Not so much a matter of taking what someone has as it is about redirecting the flow, spreading wealth rather than seizing it. I don’t envy a rich man’s ability to buy more loud, shiny crap than I can, but I"m damned if his kids deserve better health! Fuck that shit!
For many of us sane people, getting more money than you can spend isn’t a good enough reason to get out of bed, much less do anything.
Its a consumer economy, which sucks it big, but if the consumers don’t have any money, you have no economy.
When income taxes are deducted from someone’s salary, part of their income is being taken, redirected, removed, - call it what you will - but it’s been taken away, period.
Calling it a different name to make it sound nicer doesn’t change the fact that $33,000 in pre-tax income (hypothetical figure) has become $26,000 in post-tax income (hypothetical figure). It is what it is.

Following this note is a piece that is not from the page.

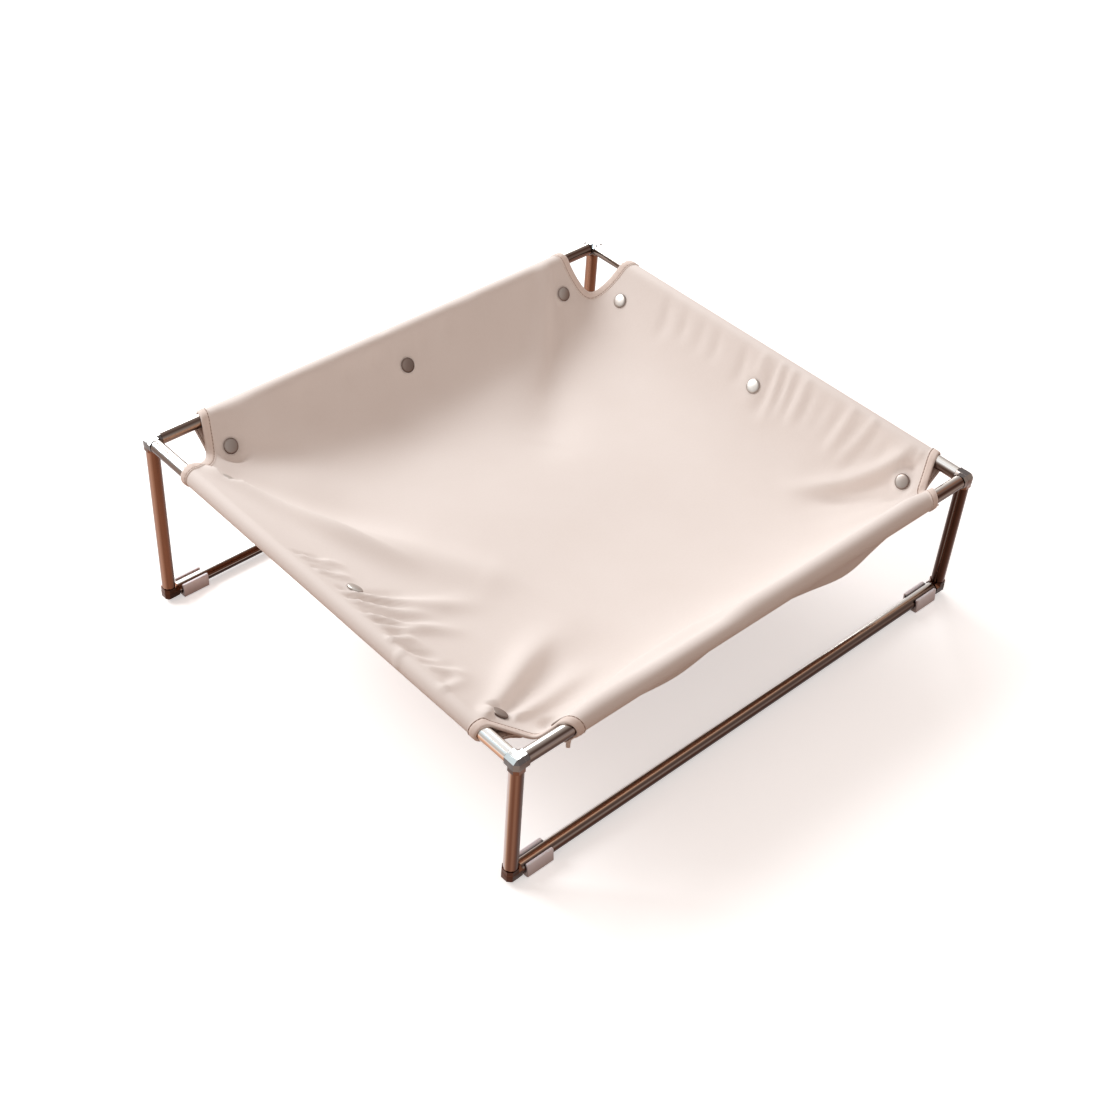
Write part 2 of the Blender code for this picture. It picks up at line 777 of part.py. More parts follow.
def loose_end_mesh(side):
    """The tail of the binding tape, which hangs free where the tape stops under the rail."""
    start, half_way = flap_section(side, 0.0, 0.0, 0.0)[:2]
    way = (half_way - start).normalized()
    out = Vector((way.y, -way.x))
    root = start + way * (binding_width * loose_end_root_share) + out * (band_thickness - binding_thickness) / 2
    angle = math.radians(loose_end_angle)
    run = Vector((math.cos(angle), -math.sin(angle)))
    across = Vector((run.y, -run.x))
    edge = flap_stations(side, 0.0)[0][0] - binding_gap
    rings = []
    for share, curl_share in loose_end_shares:
        middle = root + run * (loose_end_length * share) + across * (loose_end_length * curl_share)
        ring = []
        for side_x, side_z in ((0, 0), (binding_width, 0), (binding_width, 1), (0, 1)):
            spot = middle + across * (loose_end_thickness * side_z)
            ring.append(Vector((edge + side_x, spot.x, spot.y)))
        rings.append(ring)
    builder = bmesh.new()
    loft(builder, rings)
    return finish_mesh("loose_end", builder)


def flap_binding_mesh(side):
    """Tape folded over both ends and the tail of a flap, open in the middle, one leg left out at the rail."""
    edge_room = binding_gap + binding_thickness
    band = flap_mesh("band", side, band_thickness, end_room=edge_room, tail_room=edge_room)
    room = flap_mesh("cloth_room", side, band_room, binding_gap, binding_gap, overrun)
    window = flap_mesh("window", side, 2 * band_thickness, -binding_width, -binding_width, overrun)
    rail = rail_room_mesh([side], side_space(side).inverted())
    steps = [(room, "DIFFERENCE"), (window, "DIFFERENCE"), (rail, "DIFFERENCE")]
    if side == loose_end_side:
        steps.append((loose_end_mesh(side), "UNION"))
    return boolean_mesh("flap_binding_" + side, band, steps)


# Snap buttons


def snap_matrices(side, drop):
    """One matrix a snap button: z out of the panel's upper face, the origin a drop under its middle layer."""
    middle, run = land_line(side)
    up = Vector((-run.y, run.x))
    spot = middle - up * drop
    matrices = []
    for place_along in snap_places(side):
        along = Vector((1, 0, 0))
        out = Vector((0, up.x, up.y))
        axes = Matrix((along, out.cross(along), out)).transposed().to_4x4()
        matrices.append(Matrix.Translation(Vector((place_along, spot.x, spot.y))) @ axes)
    return matrices


def rivet_room_mesh(side_names, drop, datum_space):
    """Holes for the rivets through the panel, drop 0, or through the flap."""
    builder = bmesh.new()
    radius = rivet_diameter / 2 + seat_gap
    for side in side_names:
        space = side_space(side) if datum_space else Matrix.Identity(4)
        for matrix in snap_matrices(side, drop):
            profile = [(radius, -cloth_thickness), (radius, cloth_thickness)]
            turned_solid(builder, profile, rivet_hole_sides, space @ matrix)
    return finish_mesh("rivet_room", builder)


def cap_profile():
    """Domed cap over the cloth, rivet through it, socket under it with a blind mouth."""
    radius = cap_diameter / 2
    rivet = rivet_diameter / 2
    face = cloth_thickness / 2 + snap_seat_gap
    outer = socket_diameter / 2
    foot = -face - socket_height
    return [
        (radius * cap_crown_share, face + cap_height),
        (radius, face + cap_rim_height),
        (radius - cap_rim_height / 2, face),
        (rivet, face),
        (rivet, -face),
        (outer, -face),
        (outer, foot + socket_edge),
        (outer - socket_edge, foot),
        (socket_mouth / 2, foot),
        (socket_mouth / 2, -face - socket_roof),
    ]


def stud_profile():
    """Stud over the flap, rivet through it, flat back cap under it."""
    rivet = rivet_diameter / 2
    face = cloth_thickness / 2 + seat_gap
    flange = stud_flange_diameter / 2
    shoulder = face + stud_flange_height
    neck = stud_neck_diameter / 2
    back = back_cap_diameter / 2
    return [
        (neck, shoulder + stud_height),
        (stud_diameter / 2, shoulder + stud_height / 2),
        (neck, shoulder),
        (flange, shoulder),
        (flange, face),
        (rivet, face),
        (rivet, -face),
        (back, -face),
        (back - back_cap_edge, -face - back_cap_height),
    ]


def snap_mesh(name, profile):
    builder = bmesh.new()
    turned_solid(builder, profile, snap_sides, Matrix.Identity(4))
    return finish_mesh(name, builder)


def hinge_point(side):
    """Where a flap turns, in the side's own space: on its binding's outer face, where it leaves the rail."""
    leave = leave_angle(side)
    return Vector((0, -binding_radius * math.sin(leave), binding_radius * math.cos(leave)))


def make_side(side, datum, materials, cap_mesh, stud_mesh):
    """One side of the sling: its snap caps, and on the hinge line its flap, binding and studs."""
    space = side_space(side)
    turn_point = hinge_point(side)
    hinge = make_empty("flap_hinge_" + side, datum, space @ turn_point)
    hinge.rotation_mode = "QUATERNION"
    hinge.rotation_quaternion = space.to_quaternion()
    holes = rivet_room_mesh([side], flap_drop, datum_space=False)
    cloth = boolean_mesh("flap_" + side, flap_mesh("flap", side, cloth_thickness), [(holes, "DIFFERENCE")])
    place("flap_" + side, cloth, materials["cloth"], hinge, -turn_point)
    place("flap_binding_" + side, flap_binding_mesh(side), materials["binding"], hinge, -turn_point)
    for name, matrix in zip(snap_names[side], snap_matrices(side, 0)):
        turn = space @ matrix
        place("snap_cap_" + side + "_" + name, cap_mesh, materials["snap"], datum, turn.translation, turn)
    for name, matrix in zip(snap_names[side], snap_matrices(side, flap_drop)):
        spot = matrix.translation - turn_point
        place("snap_stud_" + side + "_" + name, stud_mesh, materials["snap"], hinge, spot, matrix)


def main():
    clear_scene()
    materials = make_materials()
    datum = make_empty("top_frame_datum", None, (0, datum_y, datum_z))
    datum.rotation_euler = (lean, 0, 0)
    make_tubes(datum, materials["tube"])
    make_fittings(datum, materials["fitting"])
    make_feet(datum, materials["foot"])
    make_panel(datum, materials)
    cap_mesh = snap_mesh("snap_cap", cap_profile())
    stud_mesh = snap_mesh("snap_stud", stud_profile())
    for side in sides:
        make_side(side, datum, materials, cap_mesh, stud_mesh)


main()
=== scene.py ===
# %% [markdown]
# # A sling bed of cloth on a plug-together tube frame
#
# The bed is a low square frame of polished tubes. Cast fittings hold the tubes at the corners, and pale
# plastic clips under the two floor rails are its feet. One sheet of cloth hangs between the four top
# rails. On each side it goes over the rail, comes back underneath, and is held there by three snap
# buttons. The rigid model already gives every size and place, so each piece made here is worked out
# from it. Lengths are metres throughout.

# %% Load the rigid model
import json
import math

import bmesh
import bpy
import numpy as np
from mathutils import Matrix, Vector


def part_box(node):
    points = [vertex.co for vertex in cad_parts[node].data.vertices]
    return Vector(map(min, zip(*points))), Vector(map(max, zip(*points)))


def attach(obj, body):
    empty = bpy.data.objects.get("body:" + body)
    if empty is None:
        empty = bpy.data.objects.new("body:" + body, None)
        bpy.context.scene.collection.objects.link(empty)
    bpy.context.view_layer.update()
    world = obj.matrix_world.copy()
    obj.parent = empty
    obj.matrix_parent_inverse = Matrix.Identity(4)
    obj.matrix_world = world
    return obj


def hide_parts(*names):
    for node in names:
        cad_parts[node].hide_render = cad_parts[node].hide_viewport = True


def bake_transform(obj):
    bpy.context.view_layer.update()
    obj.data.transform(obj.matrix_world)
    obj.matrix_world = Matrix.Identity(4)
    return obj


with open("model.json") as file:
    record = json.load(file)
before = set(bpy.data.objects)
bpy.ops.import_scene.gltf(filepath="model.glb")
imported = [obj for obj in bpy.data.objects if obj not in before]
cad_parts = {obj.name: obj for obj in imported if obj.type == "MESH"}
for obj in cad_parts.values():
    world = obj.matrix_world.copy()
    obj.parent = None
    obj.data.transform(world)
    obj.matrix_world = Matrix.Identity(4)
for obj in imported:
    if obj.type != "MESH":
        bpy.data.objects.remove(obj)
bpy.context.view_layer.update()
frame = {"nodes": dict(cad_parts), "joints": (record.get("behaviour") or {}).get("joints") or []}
root_body = "frame_and_sling"
print("rigid nodes:", len(frame["nodes"]))

# %% [markdown]
# ## The top frame's own space
#
# The rear legs are longer than the front ones, so the square of top rails leans forward and the legs
# lean with it. It is easiest to work in a space where that square is level: its origin is the middle of
# the four rail axes, x runs along the front rail and y from the front rail to the rear one. The lean and
# the spans are measured on the four rails of the rigid model.

# %% Measure the top frame


def read_array(items, key, width=1, kind=float):
    """One attribute of many mesh items as an array, with width numbers to an item."""
    values = np.empty(len(items) * width, kind)
    items.foreach_get(key, values)
    return values.reshape(-1, width) if width > 1 else values


def unit(vectors):
    """The same directions at length 1; each vector lies along the last axis."""
    return vectors / np.linalg.norm(vectors, axis=-1, keepdims=True)


def node_points(name):
    """All corners of a rigid node, as an array of world places."""
    return read_array(frame["nodes"][name].data.vertices, "co", 3)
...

Great reporting. The Post always does the insider stuff so well. It doesn’t seem like the Democrats ran a horrible campaign so much as a couple of key candidates, namely Braley and Udall, blew winnable races. Braley because of gaffes and failure to take advice, and Udall because he built his strategy around facing Ken Buck but was instead facing the more moderate Cory Gardner.
I can tell from your framing that we must have vastly different ideas of what counts as bipartisan.

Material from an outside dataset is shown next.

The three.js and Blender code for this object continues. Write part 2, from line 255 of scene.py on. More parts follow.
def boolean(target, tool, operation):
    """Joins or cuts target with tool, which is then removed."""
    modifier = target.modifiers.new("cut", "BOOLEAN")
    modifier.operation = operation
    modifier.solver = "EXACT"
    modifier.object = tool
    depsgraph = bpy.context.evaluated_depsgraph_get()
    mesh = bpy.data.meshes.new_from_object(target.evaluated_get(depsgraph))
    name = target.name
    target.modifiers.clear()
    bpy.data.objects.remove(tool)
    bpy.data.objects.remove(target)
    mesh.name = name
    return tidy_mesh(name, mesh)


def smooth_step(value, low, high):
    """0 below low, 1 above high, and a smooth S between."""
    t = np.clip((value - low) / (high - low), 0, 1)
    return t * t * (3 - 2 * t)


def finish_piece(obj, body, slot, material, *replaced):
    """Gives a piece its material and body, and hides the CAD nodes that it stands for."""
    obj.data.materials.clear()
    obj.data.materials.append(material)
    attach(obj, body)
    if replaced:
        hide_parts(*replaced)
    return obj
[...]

Obviously, you don’t mean that he failed to sign or support major bills that included Republican-sponsored amendments or that won Republican votes–which I think most people would consider the definition of bipartisan. You clearly don’t mean that he failed to have lengthy televised sit-downs with Republicans over how to include their ideas in major legislation like healthcare reform, or that he failed to include those ideas. You cannot mean that he failed to pursue legislation that the Bush Administration supported.

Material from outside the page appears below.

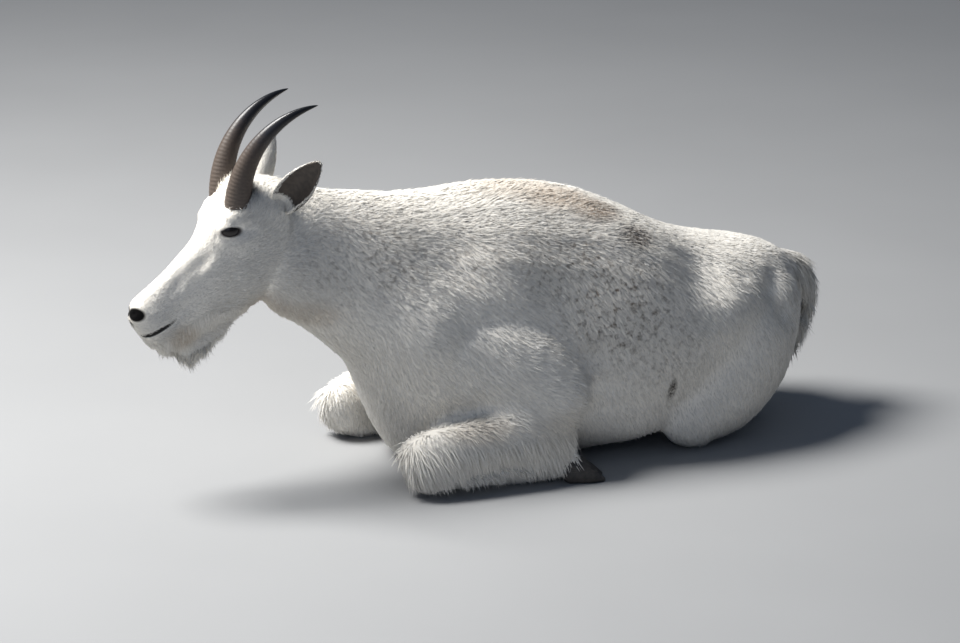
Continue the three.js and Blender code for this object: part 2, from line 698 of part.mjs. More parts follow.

So maybe you can offer a definition of what you think counts as bipartisan.
Maybe you think it’s not bipartisan if it doesn’t get half the Republican caucus on board, or something. If so, more power to you. But I don’t find that kind of definition persuasive at all, since I believe that it is not a good measure of whether the bill reflected Republican input or whether the bill constituted an effort to compromise.
No, what Democrats did wrong was run as Republican-lites instead of as progressives. They didn’t campaign on the minimum wage, marijuana legislation, fixing income inequality or any of the other progressive issues where the American people are considerably to the left of Congress. Instead they attempted to portray themselves as just like their Republican opponents, only with a different letter after their names. So of course their progressive base didn’t turn out, and so of course they lost. This election had the widest disparity in turnout between the old and the young evah!
I’m not at all surprised that the article presents the problem as a matter of infighting between the White House and Congressional leaders. That’s just they way the Beltway Democrats understand things … and it’s why the keep fucking up, and will keep fucking up … until they learn. Maybe if they lose as disastrously in 2016 as they did this year, they MIGHT get their heads out of the sand …
Sure, haven’t you seen all those Third World kleptocracies where exactly that happens all the time? Welcome to the new America, once the New World, now just another neighborhood in the Third World.
I’m not completely sure of this, but ISTM that you’re simultaneously claiming that Obama is being bipartisan by signing or supporting major bills that included Republican-sponsored amendments or that won Republican votes, and having “lengthy televised sit-downs with Republicans over how to include their ideas in major legislation like healthcare reform”, while claiming the Republicans are being obstructionist despite participating in the drafting of and voting for these very bills and participating in the same “lengthy televised sit-downs”. This seems weird, and if you mean something else perhaps you can clarify.
I’m not adhering to any specific definition of bipartisanship and I can think of two offhand, which I think sometimes get conflated. 1) is where you find areas in which you already agree (at least as to the major details) and work out the rest. I think Obama has done this, as have the Republicans - I’m aware that some on this board have claimed the Republicans have opposed bills they support solely to thwart Obama, but I’m skeptical as to whether there is any truth to this at all (the most cited example - the ACA - is revisionist mythology, and the fact that it gets trotted out so often suggests that the claim as a whole is bogus). 2) is more about compromise. You want X, I want Y, we meet somewhere in the middle. I’m not aware that Obama has done this at all - there have been abortive attempts at various Grand Compromises between Obama and Republican leaders on various issues, most of which have been sabotaged by other players, but as a practical matter I’m not aware of anything that Obama has compromised substantively in order to win “bipartisan” Republican support. One important point here is that there are some things that Republicans are against in principle, and offering them the opportunity to have a scrap or two while selling out their principles is not a meaningful compromise. The same applies to the reverse as well, and I haven’t seen the Democrats offering to support things that go against their principles in exchange for a chance to have some minor input. (Imagine, for example, a Republican bill to outlaw abortion - or an amendment to overturn RVW - and Republicans piously offering a sit-down with the Democrats to see if they have any good ideas that could be incorporated in the measure.)
Apropos of my initial claim, though, it’s worth noting that the " lengthy televised sit-downs with Republicans" that you refer to have generally not been “over how to include their ideas in major legislation like healthcare reform” as you suggest, but been photo ops for Obama and opportunities for him to lecture the Republicans about how right he is and how wrong they are. (Example here.) Which is how I think is consistent with how Obama views bipartisanship.
I once read a Dave Barry column about the various complaints men and women have about each other, and he ended off with himself as the ostensible peacemaker. “So I’d like for us all to come together, men and women, and come to a mutual agreement and understanding of just how irrational, obstinate and pigheaded women are”. I think Obama might have read that column too.
BTW, on NPR they interviewed a typical Republican voter and among the reasons he was going to vote for all Republicans was that ‘Democrats were looking to turn the USA into a Third World country’.
The cliche of the progresives and liberals Democrats that believe that most conservatives are ignorantly voting against their own interests is supported by evidence.